The 2021 IIHF World Junior Championship will begin in Edmonton, Alberta on Christmas Day and run to January 5, 2021. It will be the first bubble WJC ever played, and we can only hope it is the only bubble tournament to ever be played.

All tournament games, practices and preliminary tune-up matches will be held in Rogers Place, and the same practice facility used by the NHL for the Stanley Cup Playoffs. The exhibition games run from December 20 to December 23.

All players will arrive by charter flight or by bus into Canada. Players will be tested for Coronavirus before they leave their current location, and upon arrival. The expectations is that daily testing will occur as was done for the NHL playoffs.

No fans will be in attendance for any games.

Ten teams are participating in the event this year, and there will be no relegation, since the lower tier events which produce the teams that get promoted up a level have all been cancelled.

The usual group structure will see Canada lead Group A and play against Finland, Switzerland, Slovakia and Germany.

Russia, Sweden, USA, Czech Republic and Austria make up the tougher-looking Group B.

Both groups will play in Edmonton, but they will only play the round robin within their group, and the usual crossover structure will pit the top four in each group against a team from the other group in the quarterfinals. The IIHF now uses a re-seeding formula for the semifinals, not a bracket system.

The gold medals will be awarded on January 5, 2021.

Players born in 2001 or earlier are eligible, so anyone already 20 is too old. The Maple Leafs should be sending a large group of players to Edmonton, from several countries.

Nick Robertson, not at the USA selection camp, but an obvious choice for the team, should be free to play. No other US prospects are potential picks for the team.

No Canadians in the Leafs system will be on the roster.

There are several Finns  who are a lock or are at least possible on the team: Mikko Kokkonen, Topi Niemelä and Roni Hirvonen will all be considered. Axel Rindell is too old and Veeti Miettienen and Kalle Loponen have played in some international tournaments on the U20 team, but aren’t likely to be chosen.

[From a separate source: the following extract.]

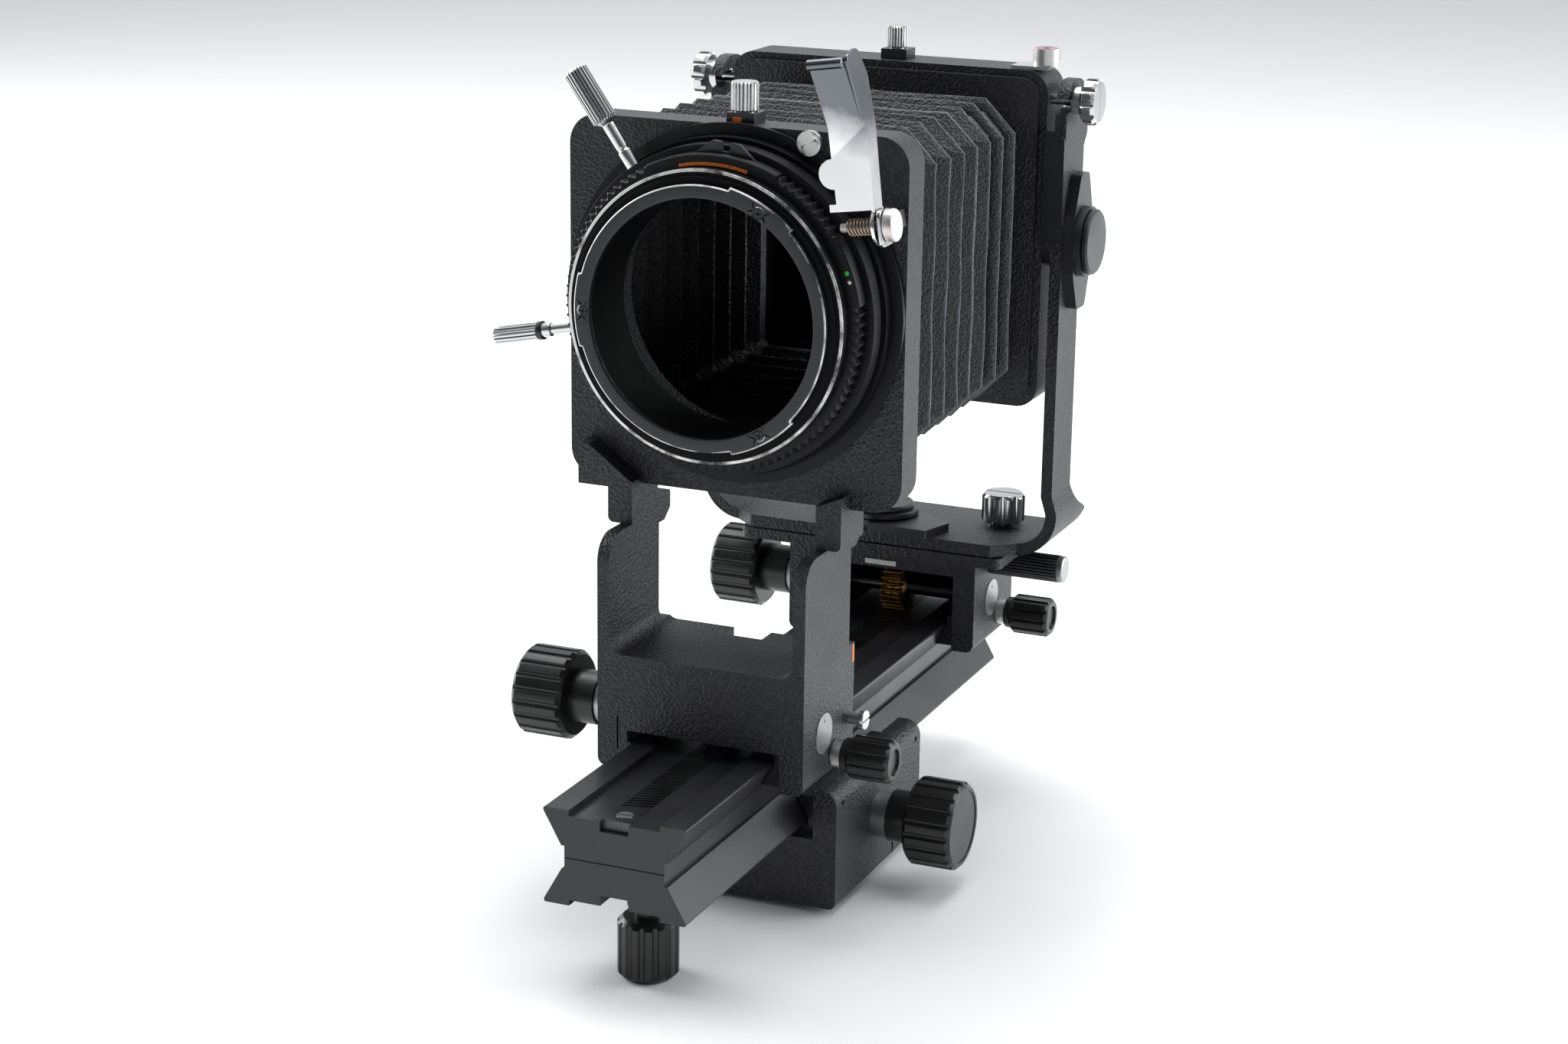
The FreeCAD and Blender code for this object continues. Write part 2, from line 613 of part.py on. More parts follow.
def stop_knob():
    z0, z1 = STOP_KNOB_Z
    grip = fluted_rod(vec(0, STOP_SCREW_Y, z0), Z_AXIS, 10.2, z1 - z0, 14, 1.2, 1.9)
    neck = rod(vec(0, STOP_SCREW_Y, z1), Z_AXIS, 4.6, 4.0)
    washer = rod(vec(0, STOP_SCREW_Y, z1 + 4), Z_AXIS, 7.0, -2 * RAIL_DEPTH + RECESS - 0.2 - z1 - 4)
    knob = union([grip, neck, washer])
    return knob.cut(rod(vec(0, STOP_SCREW_Y, z0 + 6), Z_AXIS, 2.5 + RUN_FIT, 40))


# ---------------------------------------------------------------- rear carriage

def rear_carriage():
    """Carriage with a tall opening in front of a back wall that comes down to the rail."""
    y0, y1 = REAR_Y
    half = CARRIAGE_HALF
    body = prism([(-half, CARRIAGE_BOTTOM, 3), (half, CARRIAGE_BOTTOM, 3), (half, SWING_BASE_Z[0]),
                  (-half, SWING_BASE_Z[0])], "xz", y0, y1 - y0)
    rod_bore = rod(vec(25.0, *SWING_ROD), X_AXIS, 2.0 + RUN_FIT, 20)
    tools = [rail_slot(y0, REAR_WALL - 1, REAR_OPENING_TOP), rail_slot(REAR_WALL, y1, REAR_WALL_FOOT),
             lock_bore(REAR_LOCK, GIB_TIP), rod_bore]
    return body.cut(tools + shaft_room(REAR_PINION_Y))


def swing_arc(radius, width, start_deg, end_deg, z0, z1):
    """Curved slot about the swing axis."""
    ring = tube(vec(0, SWING_Y, z0), Z_AXIS, radius + width / 2, radius - width / 2, z1 - z0)
    pivot = vec(0, SWING_Y, z0)
    fan = [pivot]
    for degrees in (start_deg, (start_deg + end_deg) / 2, end_deg):
        angle = math.radians(degrees)
        fan.append(pivot + vec(math.cos(angle), math.sin(angle), 0) * 120)
    return ring.common(polygon_solid(fan, Z_AXIS * (z1 - z0)))


def swing_base():
    """Turntable plate on the rear carriage, with the swing pivot's hub and the lock screw's slot."""
    z0, z1 = SWING_BASE_Z
    plate = prism([(-52, YOKE_FRONT, 3), (52, YOKE_FRONT, 3), (52, 262, 8), (-52, 262, 8)], "xy", z0, z1 - z0)
    hub = rod(vec(0, SWING_Y, z1), Z_AXIS, 5.95, SWING_DISC_Z - z1)
    radius = math.hypot(SWING_KNOB[0], SWING_KNOB[1] - SWING_Y)
    angle = math.degrees(math.atan2(SWING_KNOB[1] - SWING_Y, SWING_KNOB[0]))
    slot = swing_arc(radius, 5.0, angle - 17, angle + 17, z0 - 1, z1 + 1)
    return union([plate, hub]).cut(slot)


def swing_rod():
    """Knurled cross rod that clamps the turntable from the right."""
    grip = fluted_rod(vec(38.2, *SWING_ROD), X_AXIS, 5.2, 28.0, 30, 0.3, 0.3)
    return union([grip, rod(vec(26.0, *SWING_ROD), X_AXIS, 2.0, 14)])


def swing_rod_cap():
    return bevelled_rod(vec(66.2, *SWING_ROD), X_AXIS, 4.9, 1.9, 0.4)


# ---------------------------------------------------------------- yoke

def yoke_section():
    """U outline: arms step out a little just above the bends."""
    top = YOKE_BOTTOM + YOKE_PLATE
    inner = YOKE_HALF - 4.2
    outer_half = [(YOKE_HALF + 2, YOKE_BOTTOM, 16), (YOKE_HALF + 2, 51.0, 4), (YOKE_HALF, 57.5, 4),
                  (YOKE_HALF, YOKE_TOP)]
    inner_half = [(inner, YOKE_TOP), (inner, 57.0, 4), (inner + 2, 50.5, 4), (inner + 2, top, 11.5)]
    right = outer_half + inner_half
    left = [(-c[0],) + c[1:] for c in reversed(right)]
    return right + left


def tilt_slot(x0, depth):
    """Curved slot about the tilt axis for one clamp screw."""
    radius = math.hypot(TILT_KNOB_Y - TILT_Y, TILT_KNOB_Z - TILT_Z)
    middle = math.atan2(TILT_KNOB_Z - TILT_Z, TILT_KNOB_Y - TILT_Y)
    ring = tube(vec(x0, TILT_Y, TILT_Z), X_AXIS, radius + 2.6, radius - 2.6, depth)
    fan = [vec(x0, TILT_Y, TILT_Z)]
    for turn in (-11, 0, 11):
        angle = middle + math.radians(turn)
        fan.append(vec(x0, TILT_Y + 90 * math.cos(angle), TILT_Z + 90 * math.sin(angle)))
    return ring.common(polygon_solid(fan, X_AXIS * depth))


def yoke():
    section = prism(yoke_section(), "xz", YOKE_FRONT, YOKE_REAR - YOKE_FRONT)
    arm = prism([(ARM_Y[0], 30), (ARM_Y[0], YOKE_TOP, 9), (247, YOKE_TOP, 13), (247, 188, 3), (ARM_Y[1], 184),
                 (ARM_Y[1], 52, 9), (YOKE_REAR, 44.5, 2), (YOKE_REAR, 30)], "yz", -80, 160)
    deck = prism([(-48, YOKE_FRONT, 1), (48, YOKE_FRONT, 1), (56, ARM_Y[0]), (56, YOKE_REAR),
                  (-56, YOKE_REAR), (-56, ARM_Y[0])], "xy", YOKE_BOTTOM - 1, YOKE_PLATE + 2)
    body = section.common(union([arm, deck]))
    knob_x, knob_y = SWING_KNOB
    tools = [rod(vec(0, SWING_Y, YOKE_BOTTOM - 1), Z_AXIS, 6.0, 10),
             rod(vec(knob_x, knob_y, YOKE_BOTTOM - 1), Z_AXIS, 2.0 + RUN_FIT, 10),
             rod(vec(-80, TILT_Y, TILT_Z), X_AXIS, 5.0 + RUN_FIT, 160), tilt_slot(-80, 30), tilt_slot(50, 30)]
    return body.cut(tools)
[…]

The Leafs have no eligible Swedish prospects.

Two Russians are expected to make the team, led by Rodion Amirov. Mikhail Abramov has made a case to be considered when he hadn’t seen national team consideration in a couple of years spent in Canada. He did play in the Sochi Cup in Russia in the summer for the National Junior Team.

The Leafs have no eligible prospects from any other countries participating.

Important games for Leafs fans include Russia vs USA on Christmas Day at 7:30 p.m. Alberta time. Finland plays Canada on New Year’s Eve at 4 p.m. Alberta Time and Sweden plays USA the same night at 7:30 p.m.

The Quarterfinals are on January 2, the semifinals on January 5, and the two medal games are on January 5.